American ice hockey player

Grant Richison (born May 5, 1967) is an American former ice hockey defenceman who played in the minor leagues, and in the United Kingdom.

==Playing career==
Richison played collegiate hockey with the Calgary Dinosaurs in 1988, where he registered 14 points in 16 games. He subsequently turned pro.

Upon turning professional, Richison signed with AHL outfit Moncton Hawks for the 1989-90 season. The team would struggle, finishing 6th out of seven teams in their division, whilst Richison would score 12 points in 50 games. He returned to New Brunswick the following season, registering 13 points in 39 games. The team would make it to the playoffs, before losing to the Springfield Indians in the Division Finals.

In the off-season, Richison moved to the Fort Wayne Komets of the IHL, beginning his long association with the club. In his first season in Indiana, Richison registered 16 points in 48 games as the Komets qualified for the playoffs, losing in the opening round to the Kalamazoo Wings. The following season was a successful one; the stay-at-home defenceman had a career best season, with 23 points in 52 games, and the Komets had an unprecedent 12–0 record in the playoffs, culminating in them winning the Turner Cup, beating the San Diego Gulls in the finals. The 1993–94 season was also a successful one, Richison tallied 20 points in 59 games, and the Komets again made it to the Turner Cup finals, before ultimately losing to the Atlanta Knights.

Richson would return for his fourth season in Fort Wayne for the 1994–95 season, and would register 19 points in 72 games as the Komets would go out in the opening round of the playoffs, losing to the Peoria Rivermen. He would only play 3 times with the Komets during the 1995–96 season, after being involved in motorcycle crash. The accident resulted in a dislocated hip, broken pelvis and a severe concussion, among other injuries, with some doctors stating that he'd never skate again.

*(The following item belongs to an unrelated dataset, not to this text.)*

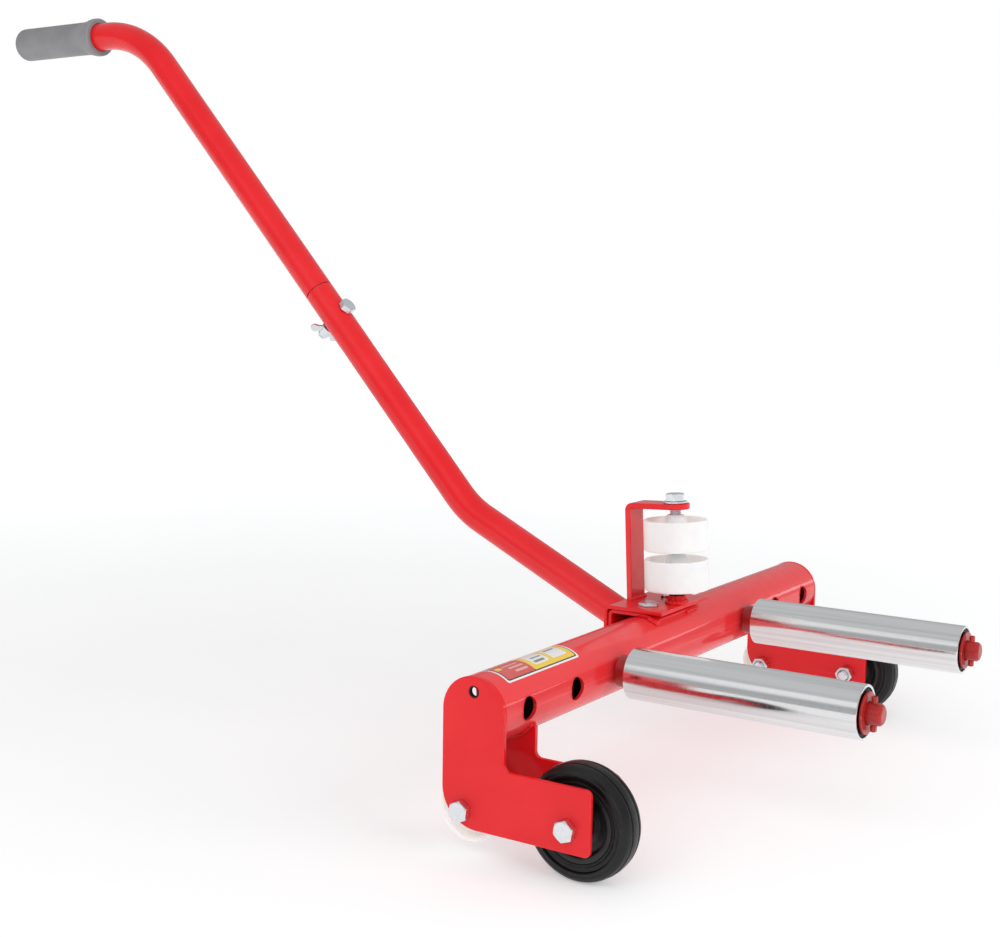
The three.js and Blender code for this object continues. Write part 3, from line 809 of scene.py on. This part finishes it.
def crossbeam():
    bore = BEAM_RADIUS - BEAM_WALL
    blank = ring(BEAM_RADIUS, bore, -BEAM_END, BEAM_END, 0, 192).moved(ALONG_X)
    cutter = Shape()
    for _, sign in SIDES:
        for x in STATIONS:
            cutter.add(through_hole(sign * x, 0, AXLE_HOLE, ALONG_Y))
        cutter.add(through_hole(sign * COACH_BOLT[0], COACH_BOLT[1], COACH_HOLE, Matrix()))
    mesh = drilled(mesh_of("crossbeam_blank", blank), cutter)
    mesh.shade_smooth()
    beam_normals(mesh)
    place("crossbeam", mesh, RED, ["crossbeam_tube"])
    # The bore takes the near-black steel: unpainted, and darker still as painted shade.
    mesh.materials.append(BARE_AND_SHADE[1])
    for face in mesh.polygons:
        middle = face.center - TO_ROW.translation
        inside = math.hypot(middle.y, middle.z) < (bore + 0.2) / 1000
        face.material_index = 1 if inside else 0
    for side, sign in SIDES:
        lips = Shape()
        for x in STATIONS:
            lips.add(hole_lip(sign * x, -1))
            lips.add(hole_lip(sign * x, 1))
        build_side(side, "axle_hole_lips", lips, RED)


crossbeam()

# ---- forks


def fork_front(brow=FORK_CORNER):
    """The outline below the beam, from the neck's corner down round the arm to the heel."""
    neck, corner = FORK_NECK, FORK_CORNER
    front, heel = FORK_FRONT + corner, FORK_REAR - FORK_HEEL
    brow_at = (FORK_FRONT + brow, FORK_ARM_TOP - brow)
    return [
        *arc((neck - corner, FORK_ARM_TOP + corner), corner, 0, -90, 10),
        *arc(brow_at, brow, 90, 180, 12),
        *arc((front, FORK_BOTTOM + corner), corner, 180, 270, 10),
        *arc((heel, FORK_BOTTOM + FORK_HEEL), FORK_HEEL, 270, 360, 32),
    ]


def fork_bolt_holes():
    return [circle(WHEEL_AT, M12_HOLE), circle(REAR_ROLLER_AT, M12_HOLE)]


def fork_outer_plate():
    arch = (FORK_REAR - FORK_NECK) / 2
    top = arc(((FORK_REAR + FORK_NECK) / 2, 0), arch, 0, 180, 64)
    holes = [*fork_bolt_holes(), circle((0, VENT_Z), VENT_RADIUS, 48)]
    return plate(top + fork_front(), holes, FORK_PLATE, soft=1.0)


def fork_inner_plate():
    """The same plate, cut away round the beam so that two horns reach up beside it."""
    lap = math.degrees(math.asin(-FORK_HORN / BRACKET_RADIUS))
    saddle = arc((0, 0), BRACKET_RADIUS, -lap, -180 + lap, 48)
    horns = [Vector((FORK_REAR, FORK_HORN)), *saddle, Vector((FORK_NECK, FORK_HORN))]
    return plate(horns + fork_front(brow=9), fork_bolt_holes(), FORK_PLATE, soft=0.7)


def fork_welds(sign):
    """A bead round the beam on both faces of the inner plate."""
    shape = Shape()
    for x, size, seed in ((FORK_INNER - 0.5, 2.2, 3), (FORK_INNER + FORK_PLATE + 0.5, 2.0, 8)):
        way = arc((0, 0), BRACKET_RADIUS + 0.55, -30, -150, 60)
        shape.add(bead([(sign * x, p.x, p.y) for p in way], size, seed + sign))
    return shape


def fork_seam(sign):
    """The ground weld where the beam meets the outer plate."""
    outline = rounded([(31.0, -0.6, 0.2), (31.9, -0.6, 0.5), (31.9, 0.5, 0.5), (31.0, 0.5, 0.2)])
    return lathe(outline, 160).moved(at(sign * (BEAM_END - 0.1), 0, 0) @ ALONG_X)


def fork_stand(sign, near):
    """Where a plate stands whose face towards the middle is this far out."""
    return at(near if sign > 0 else -near - FORK_PLATE, 0, 0) @ SECTION_ALONG_X


for side, sign in SIDES:
    outer, inner = fork_stand(sign, FORK_OUTER - FORK_PLATE), fork_stand(sign, FORK_INNER)
    build_side(side, "outer_fork_plate", fork_outer_plate(), RED, "fork_outer_plate", outer)
    build_side(side, "inner_fork_plate", fork_inner_plate(), RED, "fork_inner_plate", inner)
    # A near-black ring lining each vent hole: painted shade on the hole's wall.
    vent_shade_ring = ring(VENT_RADIUS, VENT_RADIUS - 1.1, 0.2, FORK_PLATE - 0.2, 0.3, 48)
    build_side(side, "vent_edge", vent_shade_ring, BARE_AND_SHADE, None, outer @ at(0, VENT_Z, 0))
    build_side(side, "fork_weld", fork_welds(sign), RED)
    build_side(side, "fork_seam", fork_seam(sign), RED)

# ---- wheels


def mirrored(half):
    """A lathe outline from the (radius, height, rounding) corners of its upper half, outermost last."""
    return rounded([(r, -h, c) for r, h, c in half] + [(r, h, c) for r, h, c in reversed(half)])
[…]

Despite the injuries he suffered, Richison returned to hockey for the 1996–97 season, again with the Komets. In his first season back, he scored 8 points in 51 games in the IHL, and also registered 3 points in 6 games with the Quad City Mallards whilst playing in the CoHL. The following season Richison again played for the Komets, as well 3 games with the Muskegon Fury of the UHL. Since returning from injury, the Komets had decided not to offer him a permanent contract, instead signing him to consecutive 25 game PTO contracts. Unhappy with this situation, Richison signed for the Orlando Solar Bears midway through the season. He played two games with the Solar Bears before breaking a bone in his hand; despite this setback, the team offered him a full-time contract and he finished the season
in Orlando. The team made it to the playoff semi-finals, ultimately losing them to the Detroit Vipers.

His stay in Florida will ultimately be a short one, as he signed with the Kansas City Blades, also of the IHL for the 1998–99 season, where he played 65 games and registered 8 points. He also had a short stint with the Muskegon Fury, playing 2 games and scoring a goal. He returned to Kansas for the following season, and had his best season since his accident, posting 17 points in 58 games. For the 2000–01 season, Richison began with the Houston Aeros, before moving to Europe in order the play for the London Knights of the BISL, where he played with former Blades teammates Brendan Yarema and Pat Ferschweiler. Whilst performing well in the league, the Knights would also find continental success, beating both the Munich Barons and HC Slovan Bratislava in the IIHF Continental Cup. Although Swiss side ZSC Lions would ultimately win the Cup, the Knights would take the silver medal and their performance in the competition was considered to be the best by a British team at the time. Richison registered 8 points in 32 games in the capital, and the Knights made it to the playoff final, narrowly losing to the Sheffield Steelers. Following his season overseas, Richison retired from professional hockey.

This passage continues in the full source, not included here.